SHORT EXERCISE:
How many lines in the records below hold the string "context"? Please answer with the number and nothing more.
---- GIVEN INFORMATION
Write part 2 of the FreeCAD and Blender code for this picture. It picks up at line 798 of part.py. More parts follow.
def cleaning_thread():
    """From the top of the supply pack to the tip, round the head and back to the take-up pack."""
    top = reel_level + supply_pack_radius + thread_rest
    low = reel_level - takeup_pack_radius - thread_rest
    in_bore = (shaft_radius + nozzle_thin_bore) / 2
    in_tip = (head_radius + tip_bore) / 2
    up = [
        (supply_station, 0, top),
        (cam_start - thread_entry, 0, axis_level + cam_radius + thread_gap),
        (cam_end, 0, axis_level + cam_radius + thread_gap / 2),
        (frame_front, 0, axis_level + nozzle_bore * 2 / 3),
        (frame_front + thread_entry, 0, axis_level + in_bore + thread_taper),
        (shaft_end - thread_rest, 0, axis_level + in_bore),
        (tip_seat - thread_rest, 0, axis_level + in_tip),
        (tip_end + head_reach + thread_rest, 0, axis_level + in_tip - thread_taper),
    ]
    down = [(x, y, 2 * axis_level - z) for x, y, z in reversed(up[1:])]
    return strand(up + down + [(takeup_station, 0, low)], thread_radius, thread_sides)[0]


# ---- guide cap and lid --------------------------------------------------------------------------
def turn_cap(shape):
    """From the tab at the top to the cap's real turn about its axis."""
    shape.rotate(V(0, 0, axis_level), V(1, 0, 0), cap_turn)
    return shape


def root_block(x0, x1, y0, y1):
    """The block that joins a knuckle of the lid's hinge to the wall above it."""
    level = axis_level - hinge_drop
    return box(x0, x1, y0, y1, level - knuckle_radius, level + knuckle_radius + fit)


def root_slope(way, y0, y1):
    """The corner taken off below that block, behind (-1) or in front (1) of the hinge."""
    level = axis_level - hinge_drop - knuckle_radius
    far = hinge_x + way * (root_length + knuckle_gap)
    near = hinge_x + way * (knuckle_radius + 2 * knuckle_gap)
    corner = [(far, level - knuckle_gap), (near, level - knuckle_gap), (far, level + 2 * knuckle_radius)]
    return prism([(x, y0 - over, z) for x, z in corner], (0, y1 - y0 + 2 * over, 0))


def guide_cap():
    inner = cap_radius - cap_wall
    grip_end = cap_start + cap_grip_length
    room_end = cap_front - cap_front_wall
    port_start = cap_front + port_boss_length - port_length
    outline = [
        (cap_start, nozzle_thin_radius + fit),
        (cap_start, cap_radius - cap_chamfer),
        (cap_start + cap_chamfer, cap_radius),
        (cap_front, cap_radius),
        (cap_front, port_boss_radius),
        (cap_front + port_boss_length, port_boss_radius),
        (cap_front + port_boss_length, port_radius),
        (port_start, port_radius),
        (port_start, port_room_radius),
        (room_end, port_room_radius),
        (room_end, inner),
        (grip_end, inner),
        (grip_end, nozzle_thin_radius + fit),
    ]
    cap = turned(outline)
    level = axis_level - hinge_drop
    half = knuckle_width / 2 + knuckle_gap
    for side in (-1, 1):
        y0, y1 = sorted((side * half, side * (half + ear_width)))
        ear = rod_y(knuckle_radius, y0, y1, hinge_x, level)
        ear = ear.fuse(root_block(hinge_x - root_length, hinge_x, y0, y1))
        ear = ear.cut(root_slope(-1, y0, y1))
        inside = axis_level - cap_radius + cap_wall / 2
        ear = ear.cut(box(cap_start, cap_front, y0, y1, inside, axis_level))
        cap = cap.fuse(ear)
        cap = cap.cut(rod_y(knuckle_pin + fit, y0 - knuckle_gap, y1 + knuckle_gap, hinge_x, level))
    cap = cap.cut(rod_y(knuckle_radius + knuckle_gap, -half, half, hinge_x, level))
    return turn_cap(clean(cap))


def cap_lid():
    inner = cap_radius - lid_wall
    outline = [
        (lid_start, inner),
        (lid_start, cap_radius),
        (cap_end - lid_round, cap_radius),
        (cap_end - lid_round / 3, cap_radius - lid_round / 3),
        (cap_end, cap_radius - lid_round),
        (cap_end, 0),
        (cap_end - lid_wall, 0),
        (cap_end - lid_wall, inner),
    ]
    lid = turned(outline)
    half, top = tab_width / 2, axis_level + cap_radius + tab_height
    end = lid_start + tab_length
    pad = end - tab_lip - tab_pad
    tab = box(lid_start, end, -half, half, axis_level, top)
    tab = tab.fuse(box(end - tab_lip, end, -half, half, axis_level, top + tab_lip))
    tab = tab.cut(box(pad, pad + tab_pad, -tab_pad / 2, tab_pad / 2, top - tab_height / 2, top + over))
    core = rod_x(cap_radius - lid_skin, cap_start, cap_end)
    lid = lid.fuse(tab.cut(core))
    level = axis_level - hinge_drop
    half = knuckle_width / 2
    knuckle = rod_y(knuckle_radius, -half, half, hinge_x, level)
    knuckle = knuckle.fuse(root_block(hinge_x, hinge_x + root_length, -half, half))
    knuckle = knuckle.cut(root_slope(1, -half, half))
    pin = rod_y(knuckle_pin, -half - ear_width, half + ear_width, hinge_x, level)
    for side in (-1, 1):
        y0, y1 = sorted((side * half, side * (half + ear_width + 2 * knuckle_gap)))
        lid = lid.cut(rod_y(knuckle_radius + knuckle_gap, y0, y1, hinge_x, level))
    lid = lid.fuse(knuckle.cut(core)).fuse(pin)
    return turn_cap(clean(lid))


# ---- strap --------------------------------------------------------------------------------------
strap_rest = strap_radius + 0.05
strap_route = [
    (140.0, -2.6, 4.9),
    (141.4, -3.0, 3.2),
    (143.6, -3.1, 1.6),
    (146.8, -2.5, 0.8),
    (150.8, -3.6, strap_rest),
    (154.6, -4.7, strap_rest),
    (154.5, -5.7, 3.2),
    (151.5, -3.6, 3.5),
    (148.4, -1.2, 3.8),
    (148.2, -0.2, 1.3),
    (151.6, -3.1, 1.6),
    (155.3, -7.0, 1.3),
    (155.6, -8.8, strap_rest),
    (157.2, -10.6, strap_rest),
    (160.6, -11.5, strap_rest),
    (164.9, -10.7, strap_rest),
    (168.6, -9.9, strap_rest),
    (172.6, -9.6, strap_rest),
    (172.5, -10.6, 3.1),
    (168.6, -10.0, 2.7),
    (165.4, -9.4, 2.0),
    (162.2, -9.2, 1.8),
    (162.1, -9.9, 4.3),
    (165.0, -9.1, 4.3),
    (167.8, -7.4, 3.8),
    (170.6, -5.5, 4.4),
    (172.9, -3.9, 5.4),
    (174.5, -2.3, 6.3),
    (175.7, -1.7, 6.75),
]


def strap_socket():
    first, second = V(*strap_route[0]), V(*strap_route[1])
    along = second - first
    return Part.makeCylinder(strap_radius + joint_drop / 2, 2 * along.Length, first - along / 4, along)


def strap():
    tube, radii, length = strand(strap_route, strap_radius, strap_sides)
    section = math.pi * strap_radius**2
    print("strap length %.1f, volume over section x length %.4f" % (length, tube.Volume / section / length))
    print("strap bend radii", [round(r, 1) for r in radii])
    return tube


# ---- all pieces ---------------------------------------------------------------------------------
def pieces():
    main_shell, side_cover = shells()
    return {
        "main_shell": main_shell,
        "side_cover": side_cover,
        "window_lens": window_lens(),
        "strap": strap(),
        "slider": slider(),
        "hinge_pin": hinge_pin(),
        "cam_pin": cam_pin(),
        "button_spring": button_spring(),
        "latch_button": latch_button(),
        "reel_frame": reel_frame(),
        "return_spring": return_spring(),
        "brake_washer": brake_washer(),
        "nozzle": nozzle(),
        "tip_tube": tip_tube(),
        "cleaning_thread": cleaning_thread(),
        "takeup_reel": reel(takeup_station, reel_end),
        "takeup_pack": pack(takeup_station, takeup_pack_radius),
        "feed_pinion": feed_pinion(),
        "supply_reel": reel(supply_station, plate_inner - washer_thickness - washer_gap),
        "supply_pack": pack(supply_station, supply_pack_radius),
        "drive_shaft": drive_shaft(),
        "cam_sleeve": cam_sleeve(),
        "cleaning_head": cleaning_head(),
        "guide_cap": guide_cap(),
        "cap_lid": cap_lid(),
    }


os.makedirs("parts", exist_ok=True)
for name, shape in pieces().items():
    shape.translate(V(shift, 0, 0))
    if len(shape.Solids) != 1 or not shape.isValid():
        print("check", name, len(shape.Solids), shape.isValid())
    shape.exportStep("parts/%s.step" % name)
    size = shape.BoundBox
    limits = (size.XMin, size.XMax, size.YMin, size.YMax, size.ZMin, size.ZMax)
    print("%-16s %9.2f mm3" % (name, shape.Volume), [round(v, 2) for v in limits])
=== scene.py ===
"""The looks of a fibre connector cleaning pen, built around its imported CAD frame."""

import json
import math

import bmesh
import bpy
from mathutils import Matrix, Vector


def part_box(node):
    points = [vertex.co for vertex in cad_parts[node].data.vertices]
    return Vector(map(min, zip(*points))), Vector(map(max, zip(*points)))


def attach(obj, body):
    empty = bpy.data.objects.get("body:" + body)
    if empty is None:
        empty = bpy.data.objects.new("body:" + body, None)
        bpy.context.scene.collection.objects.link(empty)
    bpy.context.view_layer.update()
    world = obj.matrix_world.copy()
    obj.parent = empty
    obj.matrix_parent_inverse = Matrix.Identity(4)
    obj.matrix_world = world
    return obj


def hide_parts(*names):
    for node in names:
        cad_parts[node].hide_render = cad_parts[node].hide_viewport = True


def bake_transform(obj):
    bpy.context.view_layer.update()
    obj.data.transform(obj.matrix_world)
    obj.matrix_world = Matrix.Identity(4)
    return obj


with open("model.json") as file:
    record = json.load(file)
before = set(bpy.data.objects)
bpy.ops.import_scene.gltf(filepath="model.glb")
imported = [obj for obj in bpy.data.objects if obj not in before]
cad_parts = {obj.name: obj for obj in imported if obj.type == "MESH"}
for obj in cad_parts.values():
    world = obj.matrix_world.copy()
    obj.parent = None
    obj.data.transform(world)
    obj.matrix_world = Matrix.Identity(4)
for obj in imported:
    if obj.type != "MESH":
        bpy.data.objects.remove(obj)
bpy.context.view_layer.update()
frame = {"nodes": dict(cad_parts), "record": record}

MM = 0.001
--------
---- GIVEN INFORMATION
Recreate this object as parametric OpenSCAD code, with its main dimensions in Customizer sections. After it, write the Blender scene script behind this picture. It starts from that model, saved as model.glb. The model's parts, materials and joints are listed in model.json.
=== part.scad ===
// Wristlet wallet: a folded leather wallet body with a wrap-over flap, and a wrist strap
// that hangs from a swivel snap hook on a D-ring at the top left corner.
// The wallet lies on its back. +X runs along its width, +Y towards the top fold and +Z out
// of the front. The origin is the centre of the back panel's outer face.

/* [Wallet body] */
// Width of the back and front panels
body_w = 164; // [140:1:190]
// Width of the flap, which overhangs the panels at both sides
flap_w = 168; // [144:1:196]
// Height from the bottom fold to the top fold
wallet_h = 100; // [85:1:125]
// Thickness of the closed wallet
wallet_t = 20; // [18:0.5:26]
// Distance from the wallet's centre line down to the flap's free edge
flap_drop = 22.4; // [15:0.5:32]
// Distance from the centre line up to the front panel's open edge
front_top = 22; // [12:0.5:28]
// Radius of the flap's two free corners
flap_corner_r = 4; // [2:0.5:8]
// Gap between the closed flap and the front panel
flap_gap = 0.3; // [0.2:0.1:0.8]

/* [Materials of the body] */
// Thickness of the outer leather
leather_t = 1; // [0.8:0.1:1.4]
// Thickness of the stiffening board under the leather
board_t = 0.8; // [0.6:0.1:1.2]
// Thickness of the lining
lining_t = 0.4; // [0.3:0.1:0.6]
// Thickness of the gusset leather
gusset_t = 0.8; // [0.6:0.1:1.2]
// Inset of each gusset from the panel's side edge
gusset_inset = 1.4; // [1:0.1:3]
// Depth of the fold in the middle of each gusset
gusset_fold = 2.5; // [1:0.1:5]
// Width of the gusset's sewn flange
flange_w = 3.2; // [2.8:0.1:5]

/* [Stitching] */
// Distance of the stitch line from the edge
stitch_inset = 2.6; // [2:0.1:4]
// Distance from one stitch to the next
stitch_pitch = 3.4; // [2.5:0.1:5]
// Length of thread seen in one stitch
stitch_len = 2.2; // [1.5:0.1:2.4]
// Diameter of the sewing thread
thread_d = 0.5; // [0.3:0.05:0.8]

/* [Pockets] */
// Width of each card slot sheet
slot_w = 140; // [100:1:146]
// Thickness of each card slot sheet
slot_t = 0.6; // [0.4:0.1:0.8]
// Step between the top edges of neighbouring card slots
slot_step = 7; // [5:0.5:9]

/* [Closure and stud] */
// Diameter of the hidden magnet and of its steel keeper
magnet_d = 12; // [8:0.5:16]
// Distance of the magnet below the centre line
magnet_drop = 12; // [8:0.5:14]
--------
EXERCISE RESPONSE:
4